I think that one of the failures of The Spokesman-Review was using we, was calling itself a board when it’s really the publisher, right? So clearly there’s a long history in American journalism of the publisher being able to say whatever they want, that’s the publisher’s newspaper. That’s literally why some publishers own the newspaper. I’m very fortunate at the Union Tribune to be owned by Dr. Patrick Soon-Shiong, who owns the union Tribune and the LA times, and is fairly hands-off with our process. This year we explained that he was involved, he wanted to see some of the editorials that we wrote on a state and national level, and we explained that to our readers. And I think part of the process is explaining how these discussions unfold. It sounds like The Spokesman-Review didn’t do that, lost some trust, maybe lost more trust because of the process. But I do think not doing editorials on endorsements is the wrong way to approach it.

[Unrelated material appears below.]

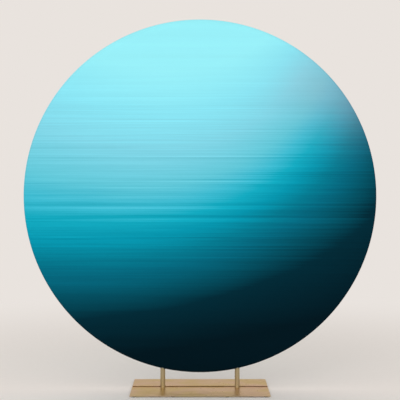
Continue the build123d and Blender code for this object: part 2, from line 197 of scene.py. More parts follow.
class Shader:
    """One material's nodes, added and joined in a line each."""

    def __init__(self, name):
        self.material = bpy.data.materials.new(name)
        self.material.use_nodes = True
        self.tree = self.material.node_tree
        self.tree.nodes.clear()

    def add(self, kind, inputs=None, **settings):
        """Adds a node. inputs maps a socket's name or number to a value or to another node's socket."""
        node = self.tree.nodes.new(kind)
        for key, value in settings.items():
            setattr(node, key, value)
        for key, value in (inputs or {}).items():
            if isinstance(value, bpy.types.NodeSocket):
                self.tree.links.new(value, node.inputs[key])
            else:
                node.inputs[key].default_value = value
        return node

    def math(self, operation, first, second=0.0, clamp=False):
        """The result of a math node."""
        inputs = {0: first, 1: second}
        return self.add("ShaderNodeMath", inputs, operation=operation, use_clamp=clamp).outputs[0]

    def plus(self, first, second):
        """The sum of two values."""
        return self.math("ADD", first, second)

    def minus(self, first, second):
        """The first value less the second."""
        return self.math("SUBTRACT", first, second)

    def times(self, first, second):
        """The product of two values."""
        return self.math("MULTIPLY", first, second)

    def over(self, first, second):
        """The first value divided by the second."""
        return self.math("DIVIDE", first, second)

    def fade(self, value, low, high, start=0.0, end=1.0):
        """A smooth step from start to end while value goes from low to high."""
        inputs = {"Value": value, "From Min": low, "From Max": high, "To Min": start, "To Max": end}
        return self.add("ShaderNodeMapRange", inputs, interpolation_type="SMOOTHSTEP").outputs["Result"]

    def blend(self, factor, first, second, mode="MIX"):
        """Two colours mixed."""
        node = self.add("ShaderNodeMix", {"Factor": factor}, data_type="RGBA", blend_type=mode)
        for number, value in ((6, first), (7, second)):
            if isinstance(value, bpy.types.NodeSocket):
                self.tree.links.new(value, node.inputs[number])
            else:
                node.inputs[number].default_value = (*value, 1)
        return node.outputs[2]

    def scaled(self, tone, value):
        """A colour multiplied by a value."""
        grey = self.add("ShaderNodeCombineXYZ", {0: value, 1: value, 2: value}).outputs[0]
        return self.blend(1.0, tone, grey, "MULTIPLY")

    def position(self):
        """Object coordinates."""
        return self.add("ShaderNodeTexCoord").outputs["Object"]

    def flat_cut(self):
        """Coordinates on the cover's cloth as it was cut, before it was stretched over the ring."""
        return self.add("ShaderNodeAttribute", attribute_name="flat_position").outputs["Vector"]

    def stretched(self, vector, scale, shift=(0, 0, 0)):
        """Coordinates scaled and moved."""
        inputs = {"Vector": vector, "Scale": scale, "Location": shift}
        return self.add("ShaderNodeMapping", inputs).outputs[0]

    def noise(self, vector, scale, detail=2.0, roughness=0.5):
        """Noise from 0 to 1."""
        inputs = {"Vector": vector, "Scale": scale, "Detail": detail, "Roughness": roughness}
        return self.add("ShaderNodeTexNoise", inputs).outputs[0]

    def bump(self, height, distance, strength=1.0, under=None):
        """A normal bent by a height, on top of another."""
        inputs = {"Height": height, "Distance": distance, "Strength": strength}
        if under is not None:
            inputs["Normal"] = under
        return self.add("ShaderNodeBump", inputs).outputs[0]

    def finish(self, **sockets):
        """The principled shader that ends the material. Underscores in socket names stand for spaces."""
        shader = self.add("ShaderNodeBsdfPrincipled")
        for key, value in sockets.items():
            socket = shader.inputs[key.replace("_", " ")]
            if isinstance(value, bpy.types.NodeSocket):
                self.tree.links.new(value, socket)
            elif socket.type == "RGBA":
                socket.default_value = (*value, 1)
            else:
                socket.default_value = value
        self.add("ShaderNodeOutputMaterial", {"Surface": shader.outputs[0]})
        return self.material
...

On why owners/publishers of media outlets shouldn’t be held to some of the same ethical standards as the journalists in their newsrooms:

I do think that the standards for journalism apply to working journalists, that the publisher is a different category. But I will say, every time I talked to a student group or a public group, I say, you should know as a news consumer who owns the news outlets that you’re reading, you should know how active they are in terms of controlling the messaging or the stories or the journalism, you should know if they donate to political campaigns, you should know what their political bent is, and then you can judge that for yourself, whether that influence is a problem. And ultimately it’s the journalism outlets per the ethics code, per, centuries of journalistic tradition who need to go out and do the work and explain to readers why the work matters, the distinctions between opinion and news, why this isn’t a matter of you subscribing to the Union-Tribune, but it’s the matter of you being a part of our journalism community and making for a stronger community, right? So those discussions are all taking place now. They should have taken place years and decades ago.